Over the past year I've read a number of novels set either just before or during the second world war including books by Alan Furst, Philip Kerr, John Lawton, Marek Krajewski, Hans Fallada, Carlo Lucarelli and others, along with some straight history books, but I haven't been keeping track of history itself. Today marks the 70th anniversary of the start of the Second World War and Germany's invasion of Poland (The Polish Officer by Furst does a good job of capturing the first few days as Poland desperately tries to put in place the basis for resistance knowing that it is being over-run).
Of course, I haven't pre-prepared a post, but I have been thinking about doing one based on a conversation I had with Martin Dodge last week, so I'm hastily moving it forward. At his Mapping Manchester exhibition we were talking about whether the John Ryland's library had survived the blitz intact and that led onto a discussion about bomb census maps. Martin kindly sent me on a link to a story that discussed them. I'd be really interested to take a look at them in more detail. I always remember the two old ladies who lived next door when I was growing up who used to describe going up Caldy Hill to watch Liverpool and Birkenhead docks being bombed. They were great story-tellers - you felt like you were there watching the cities burn.
The tracing below is from the Christmas raids of Dec 20-22, 1940 on the Merseyside area when 365 people died. It is designed to be overlain on a base map, hence why there are so few roads, etc. shown (much cheaper to keep a clean map and have lots of tracings). A daily tracing would be taken so that the pattern of bombing could be tracked over time.
The tracing shows the area between Bootle and Walton and plots 26 separate incidents in quite a confined area. Each incident is given a number, followed by the size and type of bomb, and the location of any unexploded ordnance. Collectively the maps reveal that by the end of the war Liverpool was the second most bombed UK city after London.
These other maps are of Brighton and Bristol.
I've been fascinated by the Second World War for a while now given it was the largest and most complex geopolitical event in modern history with many civil wars operating inside transnational wars, and political ideology explicitly reshaping territory and lives through violence. I've been trying to collect books that explains what went on different parts of the world, including some that traditionally get looked over (e.g. Aleutian Islands [the only bit of the USA occupied by the Japanese], Malta, Isle of Man, Ireland, etc) so I can have a go at mentally stitching the whole lot together.
I'll perhaps try to do something on Irish neutrality tomorrow. Ireland declared its neutrality on the 2nd Sept, the day before Britain and France declared war. It was a policy that was rigidly maintained right to the end of the war.
Lest we forget ...
3 comments:
Rob, part of John Lawton's Second Violin deals with the internment of refugees on the Isle of Man.

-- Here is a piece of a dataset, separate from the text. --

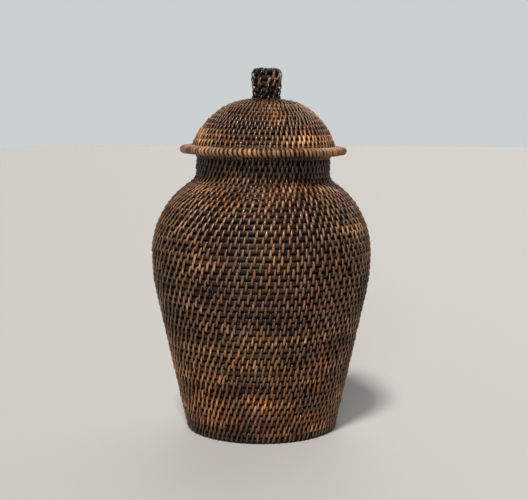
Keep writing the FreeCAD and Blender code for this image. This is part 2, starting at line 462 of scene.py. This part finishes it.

Mark Mills The Information Officer is set on Malta during the war, and crime writer Dashiell Hammett part authored a book called The Battle of the Aleutians when stationed at Adak, Alaska in 1944. He wrote the captions for the photographs.
Thanks, Uriah. I'll add those to the 'to read' pile. The Isle of Man story is fascinating, but I haven't found a really good straightforward history book of the internment there. Brian Garfield's book - The Thousand Mile War - on the Aleutians is really excellent. Fortress Malta isn't a bad book either. I'd love to get good books about all the Baltic countries - I have gaps there.
Off topic, but you might like to hear that my son ran off with The Rule Book a few days ago. He told me tonight that he enjoyed it very much, and promised to bring it back soon so his dad can read it.